• _EXERCISE DETAILS_
Every line in the listing below from the one with "point = shown.matrix_world" through the one with "bpy.data.objects.remove(obj)" is to be reproduced exactly, both ends included; leave out the rest.

-.-.-

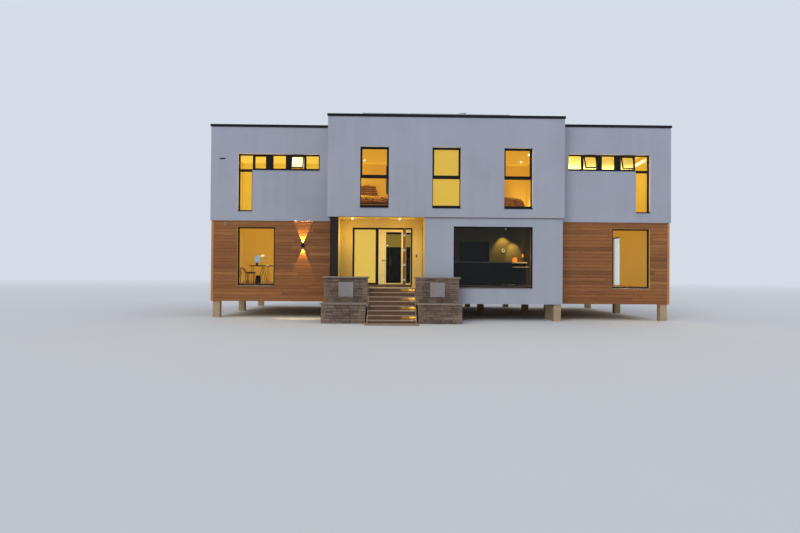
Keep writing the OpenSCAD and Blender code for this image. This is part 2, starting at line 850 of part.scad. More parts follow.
module door_frame() {
    stop_y = leaf_t + stop_gap;
    place() color("DarkSlateGray") translate([0, leaf_y, 0]) {
        upright(stop_y) door_unit_outline(0);
        translate([0, stop_y, 0]) upright(door_frame_d - stop_y) door_unit_outline(stop_w);
    }
}

module door_unit_outline(stop) {
    difference() {
        translate([door_unit_x, door_base_z])
            square([door_unit_right_x - door_unit_x, lower_head_z - door_base_z]);
        sidelight_holes();
        leaf_hole(stop);
    }
}

module door_sill() {
    place() color("SaddleBrown") block([door_unit_x, left_setback, porch_z],
        [door_unit_right_x, left_setback + slab_inset, door_base_z]);
}

module hinge_barrel(low_z) {
    translate([hinge_x, hinge_y, low_z]) cylinder(r = barrel_r, h = barrel_half);
}

module hinge_plate(low_z, dir) {
    translate([hinge_x, leaf_y - hinge_plate_t, low_z]) scale_x(dir)
        cube([hinge_plate_w, hinge_plate_t, barrel_half]);
}

module scale_x(dir) { if (dir < 0) mirror([1, 0, 0]) children(); else children(); }

module door_hinges() {
    place() color("Silver") for (z = hinge_zs) {
        hinge_barrel(z - barrel_half - barrel_gap/2);
        hinge_plate(z - barrel_half - barrel_gap/2, 1);
    }
}

leaf_glass_x = leaf_right_x - leaf_glass_inset - leaf_glass_w;
leaf_glass_z = leaf_low_z + leaf_bottom_rail;
leaf_glass_h = leaf_high_z - leaf_top_rail - leaf_glass_z;

module front_door() {
    place() color("Ivory") {
        translate([0, leaf_y, 0]) upright(leaf_t) difference() {
            translate([leaf_x, leaf_low_z]) square([leaf_w, leaf_high_z - leaf_low_z]);
            translate([leaf_glass_x, leaf_glass_z]) square([leaf_glass_w, leaf_glass_h]);
        }
        for (z = hinge_zs) {
            hinge_barrel(z + barrel_gap/2);
            hinge_plate(z + barrel_gap/2, -1);
        }
    }
}

module door_glass() {
    place() color("DarkSlateBlue", 0.5) translate([0, leaf_y + (leaf_t - glass_t)/2, 0])
        upright(glass_t) translate([leaf_glass_x, leaf_glass_z]) square([leaf_glass_w, leaf_glass_h]);
}

// Lever handles on both faces, each a rose, a neck and a lever
lever_x = 176;
rose_r = 26;
rose_t = 8;
neck_r = 10;
neck_l = 42;
lever_l = 130;

module lever() {
    rotate([90, 0, 0]) {
        cylinder(r = rose_r, h = rose_t);
        cylinder(r = neck_r, h = neck_l + neck_r);
    }
    translate([0, -neck_l, 0]) rotate([0, 90, 0]) cylinder(r = neck_r, h = lever_l);
}

module door_handles() {
    place() color("Silver") translate([leaf_x + lever_x, leaf_y, leaf_low_z + lever_h]) {
        lever();
        translate([0, leaf_t, 0]) mirror([0, 1, 0]) lever();
    }
}

// Entrance stair: treads on a stepped mass between two strings

function step_front(k) = -landing_out - (risers - k)*going;
function step_top(k) = k*riser_h;

// The stair's side outline in Y and Z, its fronts moved back by inset and tops lowered by drop
module stair_outline(inset, drop) {
    for (k = [1:risers])
        translate([step_front(k) + inset, 0])
            square([-step_front(k) - inset, step_top(k) - drop]);
}

module across(x, w) { translate([x, 0, 0]) rotate([90, 0, 90]) linear_extrude(w) children(); }

module stair_flight() {
    place() color("Sienna") across(stair_x - tread_w/2, tread_w) stair_outline(nosing, tread_t);
}

// The treads, with the flat stone in front of the lowest step
module stair_treads() {
    place() color("Gainsboro") {
        for (k = [1:risers]) {
            rear_y = k == risers ? 0 : step_front(k + 1) + nosing;
            block([stair_x - tread_w/2, step_front(k), step_top(k) - tread_t],
                  [stair_x + tread_w/2, rear_y, step_top(k)]);
        }
        block([stair_x - stair_half_w - foot_out, stair_front_y, 0],
              [stair_x + stair_half_w + foot_out, step_front(1), foot_t]);
    }
}

module stair_strings() {
    place() color("LightGray") for (x = [stair_x - stair_half_w, stair_x + tread_w/2])
        across(x, string_t) stair_outline(0, 0);
}

// Flank piers on both sides of the stair

module both_flanks() {
    translate([stair_x, 0, 0]) children();
    translate([stair_x, 0, 0]) mirror([1, 0, 0]) children();
}

base_in = stair_half_w + base_gap;

// Each has a wide base below its ledge and an upper part that stands back from it
module flank_piers() {
    place() color("DimGray") both_flanks() {
        block([base_in, -base_out, 0], [base_in + base_w, 0, base_h - ledge_t]);
        block([stair_half_w, -top_out, base_h], [stair_half_w + top_w, 0, top_h - cap_t]);
    }
}

module flank_pier_copings() {
    place() color("LightSteelBlue") both_flanks() {
        block([stair_half_w, -base_out - ledge_out, base_h - ledge_t],
              [base_in + base_w + ledge_out, 0, base_h]);
        block([stair_half_w - cap_out, -top_out - cap_out, top_h - cap_t],
              [stair_half_w + top_w + cap_out, 0, top_h]);
    }
}

module flank_pier_plates() {
    mid = stair_half_w + top_w/2;
    mid_z = (base_h + top_h)/2;
    place() color("SlateGray") both_flanks()
        block([mid - plate_w/2, -top_out - plate_t, mid_z - plate_w/2],
              [mid + plate_w/2, -top_out, mid_z + plate_w/2]);
}

// Fittings

downlight_t = 8;
downlight_y = 570;

module porch_downlights() {
    place() color("White")
        for (x = [fin_right_x + downlight_left, lounge_x - downlight_right])
            translate([x, downlight_y, soffit_z - downlight_t])
            cylinder(r = downlight_r, h = downlight_t);
}

// The wall lamp is a square tube on a plate, open at both ends round a closed middle
lamp_wall = 5;
lamp_plate_t = 15;

module wall_lamp() {
    face_y = left_setback + lower_setback;
    inner = [lamp_w - 2*lamp_wall, lamp_d - lamp_plate_t - 2*lamp_wall, lamp_body_h/3];
    place() color("Black") translate([-lamp_x, face_y, ground_z + lamp_h]) difference() {
        block([-lamp_w/2, -lamp_d, -lamp_body_h/2], [lamp_w/2, 0, lamp_body_h/2]);
        for (z = [lamp_body_h/6, -lamp_body_h/2 - past])
            translate([-inner[0]/2, -lamp_d + lamp_wall, z]) cube([inner[0], inner[1], inner[2] + past]);
    }
}

// Roof panels: two rows of slabs that fall to the rear, and between them one that falls to
// the side. Each lies on two open frames that stand on the roof

panel_y = 1400;
panel_t = 50;
panel_gap = 25;
rail_w = 40;
// Each row has its left and right side, its number of panels and how much lower it is
panel_rows = [[1320, 5345, 4, 0], [5762, 7665, 2, 5]];
side_panel_x = [5333, 5747];
side_panel_lift = 63;

// One side of an open frame: its foot, a post at each end and the rail below the panel
module panel_side(w, start_h, end_h) {
    fall = (start_h - end_h)*rail_w/w;
    square([w, rail_w]);
    polygon([[0, 0], [rail_w, 0], [rail_w, start_h - fall], [0, start_h]]);
    polygon([[w - rail_w, 0], [w, 0], [w, end_h], [w - rail_w, end_h + fall]]);
    polygon([[0, start_h], [w, end_h], [w, end_h - rail_w], [0, start_h - rail_w]]);
}

module panel_places() {
    place() for (row = panel_rows) {
        pitch = (row[1] - row[0])/row[2];
        for (i = [0:row[2] - 1]) translate([row[0] + i*pitch, panel_y, roof_z]) {
            $panel_w = pitch - panel_gap;
            $top = panel_rise - row[3];
            children();
        }
    }
}

module side_panel_place() {
    place() translate([side_panel_x[0], panel_y, roof_z]) children();
}

side_panel_w = side_panel_x[1] - side_panel_x[0];
side_panel_top = panel_rise + side_panel_lift;

module roof_panels() {
    color("MidnightBlue") {
        panel_places() across(0, $panel_w) polygon([[0, $top], [panel_d, panel_low],
            [panel_d, panel_low - panel_t], [0, $top - panel_t]]);
        side_panel_place() upright(panel_d) polygon([[0, panel_rise],
            [side_panel_w, side_panel_top], [side_panel_w, side_panel_top - panel_t],
            [0, panel_rise - panel_t]]);
    }
}

module roof_panel_frames() {
    color("Silver") {
        panel_places() for (x = [0, $panel_w - rail_w])
            across(x, rail_w) panel_side(panel_d, $top - panel_t, panel_low - panel_t);
        side_panel_place() for (y = [0, panel_d - rail_w]) translate([0, y, 0])
            upright(rail_w) panel_side(side_panel_w, panel_rise - panel_t,
                                       side_panel_top - panel_t);
    }
}

foundation_piers();
floor_beams();
ground_floor();
porch_floor();
upper_floor();
roof_deck();
timber_front_rear_walls();
timber_side_walls();
porch_wall();
porch_lintel();
porch_fin();
centre_lower_walls();
centre_lower_returns();
wing_upper_front_rear_walls();
wing_upper_side_walls();
centre_upper_walls();
centre_upper_returns();
centre_side_parapets();
parapet_copings();
room_walls();
tall_window_frames();
band_window_frames();
band_window_sashes();
sash_stays();
lower_window_frames();
upper_glass();
lower_glass();
upper_sills();
lower_sills();
door_frame();
door_sill();
door_hinges();
front_door();
door_glass();
door_handles();
stair_flight();
stair_treads();
stair_strings();
flank_piers();
flank_pier_copings();
flank_pier_plates();
porch_downlights();
wall_lamp();
roof_panels();
roof_panel_frames();
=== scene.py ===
import math
import random
from itertools import product

import bmesh
import bpy
from mathutils import Matrix, Vector, noise


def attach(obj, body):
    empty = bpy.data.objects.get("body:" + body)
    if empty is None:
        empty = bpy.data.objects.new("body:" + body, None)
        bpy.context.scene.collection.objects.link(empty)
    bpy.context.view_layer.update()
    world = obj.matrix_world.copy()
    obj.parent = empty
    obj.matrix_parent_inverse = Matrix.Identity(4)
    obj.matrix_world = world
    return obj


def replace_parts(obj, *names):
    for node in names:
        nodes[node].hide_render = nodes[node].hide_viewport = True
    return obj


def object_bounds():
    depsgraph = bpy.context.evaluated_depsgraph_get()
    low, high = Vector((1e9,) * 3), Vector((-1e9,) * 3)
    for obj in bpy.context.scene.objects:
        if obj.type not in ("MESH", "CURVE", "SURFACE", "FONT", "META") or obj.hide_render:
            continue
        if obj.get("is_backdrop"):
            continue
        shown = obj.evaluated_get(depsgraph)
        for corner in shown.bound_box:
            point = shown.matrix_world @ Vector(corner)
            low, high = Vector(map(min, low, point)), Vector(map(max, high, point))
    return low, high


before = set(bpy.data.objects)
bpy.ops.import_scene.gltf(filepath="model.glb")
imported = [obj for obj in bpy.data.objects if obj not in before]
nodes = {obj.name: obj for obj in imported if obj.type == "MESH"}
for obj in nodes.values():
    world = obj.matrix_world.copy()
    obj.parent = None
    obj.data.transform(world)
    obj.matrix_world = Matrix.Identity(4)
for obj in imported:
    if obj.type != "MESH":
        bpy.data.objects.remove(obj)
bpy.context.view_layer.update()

rng = random.Random(7)

# House coordinates: X 0 at the centre block's left side, Y 0 at its front, Z 0 on the ground.
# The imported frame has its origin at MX, MY.
MX, MY = 4.595, 4.285

# Lines and levels, as in the CAD source
UNDER, FLOOR, PORCH, SOFFIT, UPPER, CEIL, ROOF = 0.69, 1.40, 1.32, 4.17, 4.48, 7.25, 7.80
WING_TOP, CENTRE_TOP = 8.16, 8.33
LEFT, RIGHT, BACK, WING_BACK, WIDTH = -5.05, 14.24, 10.85, 10.25, 9.6
SET_L, SET_R, IN = 1.25, 0.61, 0.06
LOUNGE, FIN0, FIN1 = 3.93, 0.12, 0.446
MIDDLE, LEFT_MID, RIGHT_MID, SIDE_Y = 4.8, -2.525, 11.92, (SET_L + WING_BACK)/2
UP_Y, REAR_WALL, WALL_T = 0.128, 5.05, 0.4
# Where the linings end below the ceilings
UNDER_CEIL, UNDER_SOFFIT = CEIL - 0.014, SOFFIT - 0.014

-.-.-

• _SOLUTION TO THIS TASK_
            point = shown.matrix_world @ Vector(corner)
            low, high = Vector(map(min, low, point)), Vector(map(max, high, point))
    return low, high


before = set(bpy.data.objects)
bpy.ops.import_scene.gltf(filepath="model.glb")
imported = [obj for obj in bpy.data.objects if obj not in before]
nodes = {obj.name: obj for obj in imported if obj.type == "MESH"}
for obj in nodes.values():
    world = obj.matrix_world.copy()
    obj.parent = None
    obj.data.transform(world)
    obj.matrix_world = Matrix.Identity(4)
for obj in imported:
    if obj.type != "MESH":
        bpy.data.objects.remove(obj)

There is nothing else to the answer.